_Exercise goal_
Every line below that mentions the word "code" should be copied out.
+ + +
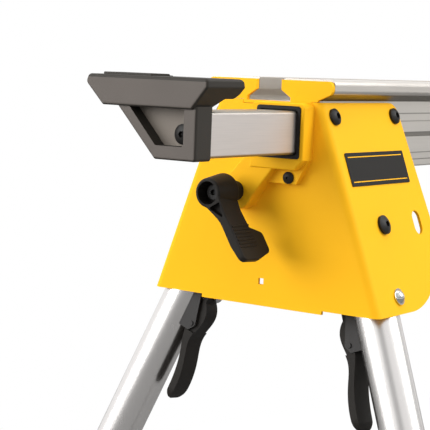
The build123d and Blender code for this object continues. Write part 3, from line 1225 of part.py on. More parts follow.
def main():
    os.makedirs("parts", exist_ok=True)
    save("main_beam", make_beam())
    for name, shape in end_nodes().items():
        save("left_" + name, at_left(shape))
        save("right_" + name, at_right(shape))
    sides = ((-1, "left_front_", "right_back_"), (1, "left_back_", "right_front_"))
    for side, left_name, right_name in sides:
        for name, shape in leg_nodes(side).items():
            save(left_name + name, [at_left(item) for item in listed(shape)])
            save(right_name + name, [at_right(item) for item in listed(shape)])
    save("housing_bolts", both_ends(make_flange_bolts()))
    save("bolt_spacers", both_ends(make_bolt_spacers()))
    save("casting_bolts", both_ends([make_casting_bolt()]))
    save("leg_pivot_bolts", both_ends([make_pivot_bolt(-1), make_pivot_bolt(1)]))
    save("latch_cups", both_ends([make_latch_cup(-1), make_latch_cup(1)]))
    for name, way in (("left_", -1), ("right_", 1)):
        place = Pos(way * BRACKET_SPACING / 2, 0, BEAM_TOP_HEIGHT)
        save(name + "bracket_rail", place * make_bracket_rail())
        save(name + "bracket_saddle", place * make_bracket_saddle())
        save(name + "bracket_jaw", place * make_bracket_jaw())
        save(name + "clamp_lever", place * make_clamp_lever())


main()
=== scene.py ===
# %% [markdown]
# # A folding miter saw stand
# The stand is an aluminium beam on four folding tube legs, with a yellow sheet housing at each end and
# an extension tube that slides out of each end. The measured solids come in first as a fixed frame, so
# every finish and every new piece is placed in their coordinates: metres, X along the beam, Z up.

# %% The frame and its box
import json
import math

import bmesh
import bpy
from mathutils import Matrix, Vector


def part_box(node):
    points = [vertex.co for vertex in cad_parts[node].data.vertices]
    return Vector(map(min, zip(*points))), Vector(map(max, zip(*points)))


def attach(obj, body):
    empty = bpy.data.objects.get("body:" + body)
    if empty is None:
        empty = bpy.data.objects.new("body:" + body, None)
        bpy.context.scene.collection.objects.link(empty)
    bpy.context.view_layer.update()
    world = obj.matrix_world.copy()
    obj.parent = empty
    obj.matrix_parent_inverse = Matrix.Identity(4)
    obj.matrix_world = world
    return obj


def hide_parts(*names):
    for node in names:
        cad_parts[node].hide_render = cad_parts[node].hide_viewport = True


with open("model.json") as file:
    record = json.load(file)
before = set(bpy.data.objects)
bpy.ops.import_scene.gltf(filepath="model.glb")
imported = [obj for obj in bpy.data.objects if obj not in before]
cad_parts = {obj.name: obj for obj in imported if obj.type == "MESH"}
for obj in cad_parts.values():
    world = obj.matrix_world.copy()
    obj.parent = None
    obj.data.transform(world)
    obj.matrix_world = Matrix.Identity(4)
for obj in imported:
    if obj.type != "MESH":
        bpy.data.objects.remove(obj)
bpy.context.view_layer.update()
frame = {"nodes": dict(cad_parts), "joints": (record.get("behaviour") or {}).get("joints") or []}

nodes = frame["nodes"]

# %% [markdown]
# ## Where the camera stands
# The photograph was taken from close to the left end, in front and a little above the beam. The place and
# the turn of the camera were worked out from the vanishing points of the beam, the level edges and the
# uprights. A camera could also be aimed at a point, but then its roll would be lost, so its turn is built
# from a heading, a pitch and a roll. A long lens keeps the perspective as mild as it is in the photograph.

# %% Camera
LEFT_END_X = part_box("left_housing")[0].x
CASTING_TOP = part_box("left_end_casting")[1].z
CAMERA_LEFT_OF_END = 1.107
CAMERA_IN_FRONT = 0.7443
CAMERA_ABOVE_CASTING = 0.01296
CAMERA_HEADING = math.radians(35.81)
CAMERA_PITCH = math.radians(5.90)
CAMERA_ROLL = math.radians(2.19)
FOCAL_PIXELS = 1475.0
PICTURE_PIXELS = 430.0
SENSOR_WIDTH = 36.0
NEAREST_SEEN = 0.05
FARTHEST_SEEN = 60


def direction(heading, rise):
    """One metre at a heading in plan and a rise above the level, both in radians."""
    flat = math.cos(rise)
    return Vector((flat * math.cos(heading), flat * math.sin(heading), math.sin(rise)))


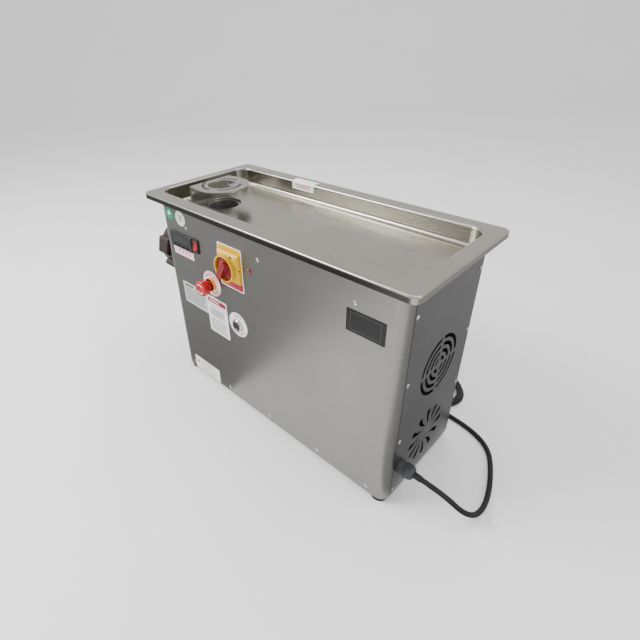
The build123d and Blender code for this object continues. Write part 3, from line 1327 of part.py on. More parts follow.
# ================================================================ labels
LABEL = 0.4
RIM_STICKER = (-149, -85)
STICKER_FLAT = 14
FRONT_LABELS = (
    # centre, size, corner
    ((-239, 238), (91, 56), 1.5),
    ((-93, 364), (73, 95), 3),
    ((-259, 346.2), (74, 20), 1),
    ((-238, 22), (102, 40), 2),
)
with BuildPart() as labels:
    for centre, size, corner in FRONT_LABELS:
        bar(FRONT, *size, LABEL, at=centre, corner=corner)
    bar(FRONT.offset(LABEL + 0.05), 71, 98, LABEL, at=(-158, 217), corner=4)
    for centre, radius in ((STOP_AT, 30), (START_AT, 29.5), ((-253, 427), 17)):
        with BuildSketch(FRONT) as round_section:
            with Locations(centre):
                Circle(radius)
        extrude(round_section.sketch, amount=LABEL)
    holes(FRONT.offset(2), [STOP_AT, START_AT, SWITCH_AT], STOP_HOLE + 0.2, 4)
    # a sticker folded over the back rim and down into the bowl
    roll_y = BODY_Y + FLAT_WIDTH / 2
    roll_z = RIM_TOP - RIM_ROLL
    flat_end = roll_y + STICKER_FLAT
    wall_low = roll_z - STICKER_FLAT
    with BuildSketch(across(CONTROLS_X + RIM_STICKER[0], 0, 0)) as folded:
        with BuildLine():
            Polyline(
                (roll_y, RIM_TOP), (flat_end, RIM_TOP), (flat_end, RIM_TOP + LABEL), (roll_y, RIM_TOP + LABEL)
            )
            CenterArc((roll_y, roll_z), RIM_ROLL + LABEL, 90, 90)
            Polyline(
                (roll_y - RIM_ROLL - LABEL, roll_z),
                (roll_y - RIM_ROLL - LABEL, wall_low),
                (roll_y - RIM_ROLL, wall_low),
                (roll_y - RIM_ROLL, roll_z),
            )
            CenterArc((roll_y, roll_z), RIM_ROLL, 90, 90)
        make_face()
    extrude(folded.sketch, amount=RIM_STICKER[1] - RIM_STICKER[0])
save(labels, "labels")

BRAND_AT = (234, 374)
with BuildPart() as name_plate:
    bar(FRONT, 74, 42, 0.8, at=BRAND_AT, corner=1)
save(name_plate, "name_plate")

# ================================================================ cable gland and cord
GLAND_Y = FRONT_Y + GLAND_AT[0]
GLAND_Z = FOOT_HEIGHT + GLAND_AT[1]
CORD_RADIUS = 5

with BuildPart() as cable_gland:
    with BuildSketch(across(RIGHT_X, GLAND_Y, GLAND_Z)):
        RegularPolygon(15.6, 6)
    extrude(amount=7)
    rod(across(RIGHT_X + 7, GLAND_Y, GLAND_Z), 13.4, 5)
    with BuildSketch(across(RIGHT_X + 12, GLAND_Y, GLAND_Z)):
        RegularPolygon(14.6, 8)
    extrude(amount=13)
    with BuildSketch(across(RIGHT_X + 25, GLAND_Y, GLAND_Z)) as dome_low:
        Circle(13.2)
    with BuildSketch(across(RIGHT_X + 31, GLAND_Y, GLAND_Z)) as dome_high:
        Circle(7.6)
    loft([dome_low.sketch, dome_high.sketch])
    with BuildSketch(across(RIGHT_X + 31, GLAND_Y, GLAND_Z)) as sleeve_low:
        Circle(6.6)
    with BuildSketch(across(RIGHT_X + GLAND_REACH, GLAND_Y, GLAND_Z)) as sleeve_high:
        Circle(5.9)
    loft([sleeve_low.sketch, sleeve_high.sketch])
    rod(across(RIGHT_X, GLAND_Y, GLAND_Z), 10, -14)
    ring(across(RIGHT_X - SHEET - 6, GLAND_Y, GLAND_Z), GLAND_NUT, 9, 6)
    rod(across(RIGHT_X - 15, GLAND_Y, GLAND_Z), CORD_RADIUS + 0.3, GLAND_REACH + 20, Mode.SUBTRACT)
save(cable_gland, "cable_gland")

# The cord leaves the gland, drops to the floor, runs back past the right end and meets a coil
# that lies behind the cabinet. A short tail leads from the coil to the plug.
COIL_CENTRE = (RIGHT_X - 82, REAR_Y + 110)
COIL_OUTER_TURN = 60
COIL_MIDDLE = 55
CORD_START = RIGHT_X + GLAND_REACH - 12
CORD_ROUTE = [
    (CORD_START, GLAND_Y, GLAND_Z),
    (CORD_START + 54, GLAND_Y, GLAND_Z),
    (CORD_START + 92, GLAND_Y + 12, GLAND_Z - 32),
    (CORD_START + 107, GLAND_Y + 50, GLAND_Z - 64),
    (CORD_START + 104, GLAND_Y + 104, CORD_RADIUS),
    (CORD_START + 84, GLAND_Y + 165, CORD_RADIUS),
    (CORD_START + 56, GLAND_Y + 219, CORD_RADIUS),
    (CORD_START + 8, COIL_CENTRE[1] - COIL_OUTER_TURN - 6, CORD_RADIUS),
    (COIL_CENTRE[0] + 60, COIL_CENTRE[1] - COIL_OUTER_TURN + 2, CORD_RADIUS),
    (COIL_CENTRE[0], COIL_CENTRE[1] - COIL_OUTER_TURN, CORD_RADIUS),
]
PLUG_HEIGHT = 19
TAIL_ROUTE = [
    (COIL_CENTRE[0], COIL_CENTRE[1] - COIL_MIDDLE, 14),
    (COIL_CENTRE[0] - 52, COIL_CENTRE[1] - COIL_MIDDLE + 1, 12),
    (COIL_CENTRE[0] - 106, COIL_CENTRE[1] - COIL_MIDDLE - 6, PLUG_HEIGHT),
    (COIL_CENTRE[0] - 158, COIL_CENTRE[1] - COIL_MIDDLE + 4, PLUG_HEIGHT),
]
BEND_SHARE = 0.45


def cord_radii(points):
    """Arc radius for every corner: 0.45 of the shorter run over the tangent of half the turn."""
    spots = [Vector(*point) for point in points]
    radii = []
    for before, corner, after in zip(spots, spots[1:], spots[2:]):
        turn = (corner - before).get_angle(after - corner)
        shorter = min((corner - before).length, (after - corner).length)
        radii.append(BEND_SHARE * shorter / tan(radians(turn / 2)))
    return radii


def cord_length(points):
    """Length along the middle of a cord, its corners rounded."""
    with BuildLine() as path:
        FilletPolyline(*points, radius=cord_radii(points))
    return path.wire().length


with BuildPart() as power_cord:
    tube(CORD_ROUTE, cord_radii(CORD_ROUTE), CORD_RADIUS)
    tube(TAIL_ROUTE, cord_radii(TAIL_ROUTE), CORD_RADIUS)
save(power_cord, "power_cord")

COIL_HEIGHT = 19
with BuildPart() as cord_coil:
    coil_plane = Plane(origin=(*COIL_CENTRE, 0))
    ring(coil_plane, COIL_OUTER_TURN + CORD_RADIUS, COIL_OUTER_TURN - 15, COIL_HEIGHT)
save(cord_coil, "cord_coil")

tail_end = Vector(*TAIL_ROUTE[-1])
plug_direction = (tail_end - Vector(*TAIL_ROUTE[-2])).normalized()
PLUG_LENGTH = 74
PLUG_PROFILE = [(0, 0), (6.5, 0), (8.5, 30), (14, 36), (19, 46), (19, 60), (17.5, 62)]
PLUG_PROFILE += [(17.5, PLUG_LENGTH), (0, PLUG_LENGTH)]
PIN_RADIUS = 2.4
PIN_SPREAD = 9.5
PIN_LENGTH = 19
plug_side = Vector(0, 0, 1).cross(plug_direction)
with BuildPart() as plug:
    with BuildSketch(Plane(origin=tail_end, x_dir=(0, 0, 1), z_dir=plug_side)) as half:
        with BuildLine():
            Polyline(*[(radius, height) for radius, height in PLUG_PROFILE], close=True)
        make_face()
    revolve(half.sketch, axis=Axis(tail_end, plug_direction))
    pin_root = tail_end + plug_direction * PLUG_LENGTH
    pin_plane = Plane(origin=pin_root, x_dir=plug_side * -1, z_dir=plug_direction)
    for offset_x in (-PIN_SPREAD, PIN_SPREAD):
        with BuildSketch(pin_plane) as pin_section:
            with Locations((offset_x, 0)):
                Circle(PIN_RADIUS)
        extrude(pin_section.sketch, amount=PIN_LENGTH)
save(plug, "plug")

coil_turns = 3
whole = cord_length(CORD_ROUTE) + cord_length(TAIL_ROUTE) + coil_turns * 2 * pi * COIL_MIDDLE
print("cord radii", [round(radius) for radius in cord_radii(CORD_ROUTE) + cord_radii(TAIL_ROUTE)])
print("cord length", round(whole))
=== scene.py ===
"""Looks for a refrigerated meat mincer: materials, printed labels, controls, cord and studio."""
import math

import bmesh
import bpy
from mathutils import Euler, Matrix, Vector


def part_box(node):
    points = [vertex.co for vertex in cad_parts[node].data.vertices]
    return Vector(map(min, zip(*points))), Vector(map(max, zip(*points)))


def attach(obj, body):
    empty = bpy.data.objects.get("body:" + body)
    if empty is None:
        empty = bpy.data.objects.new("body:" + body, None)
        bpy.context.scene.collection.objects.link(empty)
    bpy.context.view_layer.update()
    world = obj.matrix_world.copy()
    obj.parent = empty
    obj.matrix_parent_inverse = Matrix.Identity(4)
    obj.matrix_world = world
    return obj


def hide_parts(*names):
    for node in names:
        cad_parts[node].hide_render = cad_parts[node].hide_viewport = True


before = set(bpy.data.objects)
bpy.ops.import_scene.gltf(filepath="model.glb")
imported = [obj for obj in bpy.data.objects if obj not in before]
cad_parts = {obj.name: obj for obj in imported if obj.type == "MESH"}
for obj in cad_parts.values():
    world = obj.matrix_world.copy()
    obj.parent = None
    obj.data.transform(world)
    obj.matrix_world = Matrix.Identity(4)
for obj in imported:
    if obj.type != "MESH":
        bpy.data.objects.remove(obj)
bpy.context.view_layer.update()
MM = 0.001

# ---------------------------------------------------------------- places read from the frame
TRAY_LOW, TRAY_HIGH = (Vector(corner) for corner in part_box("tray"))
FRONT_LOW, FRONT_HIGH = (Vector(corner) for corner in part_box("front_panel"))
FRONT_Y = FRONT_LOW.y
PANEL_Z = FRONT_LOW.z
LEFT_X = FRONT_LOW.x
RIGHT_X = FRONT_HIGH.x
CONTROLS_X = RIGHT_X - 0.303     # zero of the front panel's measures
RIM_TOP = TRAY_HIGH.z
REAR_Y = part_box("rear_panel")[1][1]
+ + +
_Response to this exercise_
The build123d and Blender code for this object continues. Write part 3, from line 1225 of part.py on. More parts follow.
The build123d and Blender code for this object continues. Write part 3, from line 1327 of part.py on. More parts follow.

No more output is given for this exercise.